Firms go for dual class shares to protect rights

The Google logo is seen on a door at the company's office in Tel Aviv. Google's 2004 IPO sparked a series of dual class tech listings.
The Google logo is seen on a door at the company's office in Tel Aviv. Google's 2004 IPO sparked a series of dual class tech listings. PHOTO: REUTERS

Such shares give high-tech firm owners an influence that is bigger than their financial stakes

Biopharmaceutical, life sciences and high-tech firms that require funding before an initial public offering (IPO) tend to opt for dual class share structures to protect their voting rights, say observers.

Companies in these sectors need a lot of financing to develop products before listing. Because banks are not likely to lend, capital will likely come in the form of debt instruments from venture funds and private equity or institutional investors.

"Once the company is able to show good progress, the financiers will convert the debt financing to equity, resulting in very substantial dilution of the founders' shareholdings," said corporate lawyer Robson Lee. "Upon IPO, the founders' shareholdings will be further diluted, as too many shares will be in the hands of outsiders. These companies therefore need dual class shares to maintain management control."

Dual class shares concentrate certain rights in the hands of owners, giving them influence that is bigger than their financial stakes. These rights vary but could include a higher voting percentage, and the right to control matters such as the composition of the board.

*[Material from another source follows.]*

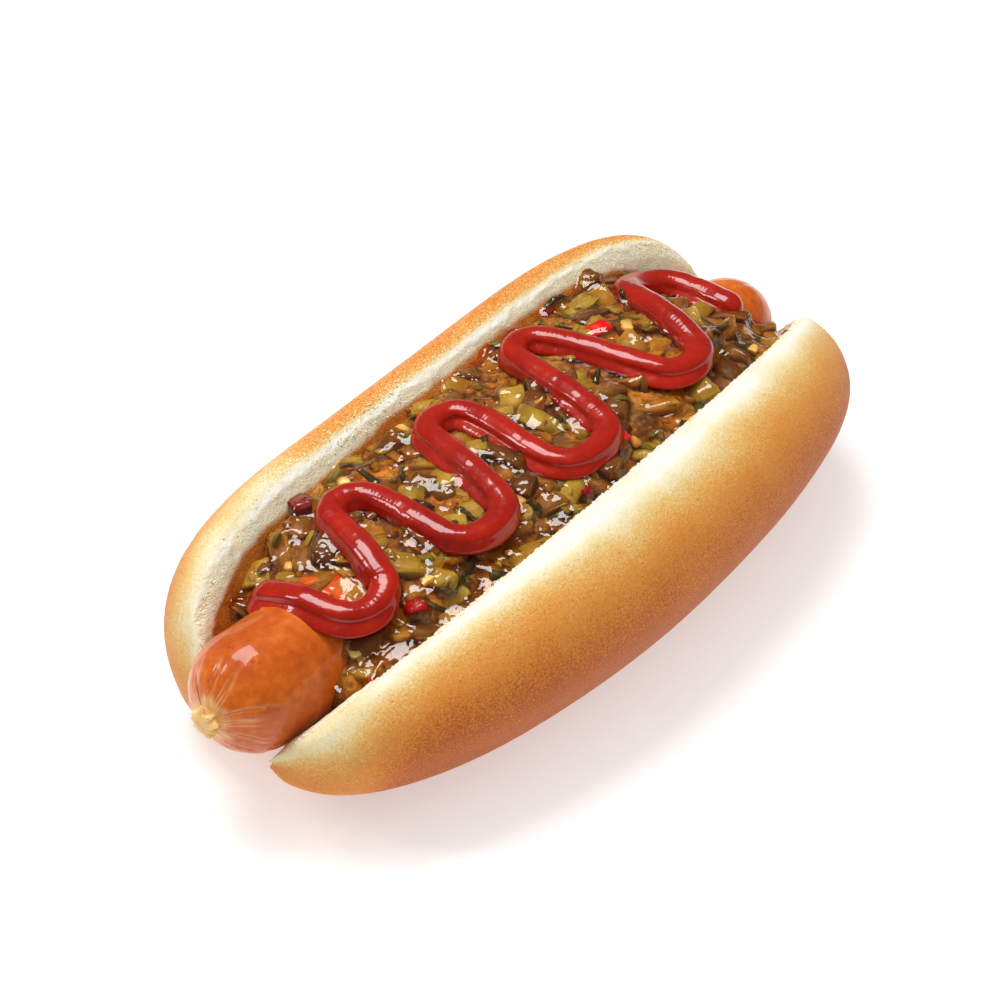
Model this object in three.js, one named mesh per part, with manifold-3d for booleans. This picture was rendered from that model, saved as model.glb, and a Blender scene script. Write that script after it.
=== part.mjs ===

These structures are controversial because companies with such shares are usually perceived as being less responsive to shareholder demands.

Google's 2004 IPO sparked a series of dual class tech listings, including Facebook, LinkedIn and Groupon, all firms whose voting rights are dominated by company founders. This structure enabled Google's founders to retain control of the firm, while taking risky bets on new technology and growing its search and advertising business.

Dual class shares are justifiable if they allow founders critical to the success of a business to retain control, lawyer Stefanie Yuen Thio of TSMP Law Corp said.

She added that it is possible to structure the rights such that ordinary shareholders retain their say on corporate governance issues such as board oversight and how conflicts of interests are dealt with.

But corporate governance expert Mak Yuen Teen said: "The safeguard of mandatory requirements for independent boards and committees and independent directors being voted on one share one vote suffers from lack of accountability of independent directors here.

"I would recommend imposing fiduciary duties on those who control companies through dual class shares and allowing contingency fee-class action like in the US."

Regulators also need to raise their game, he noted, adding: "If we start having foreign listings coming, these safeguards may not work.

"Can you imagine trying to enforce your rights, say, against a Russian company with dual class shares listed here, if things go pear-shaped?"

While some lamented the loss of the Manchester United football club, which bypassed the Singapore Exchange for the New York Stock Exchange, Prof Mak said "it's no great loss".

"Manchester United has not done well since listing. It has poor governance," he said.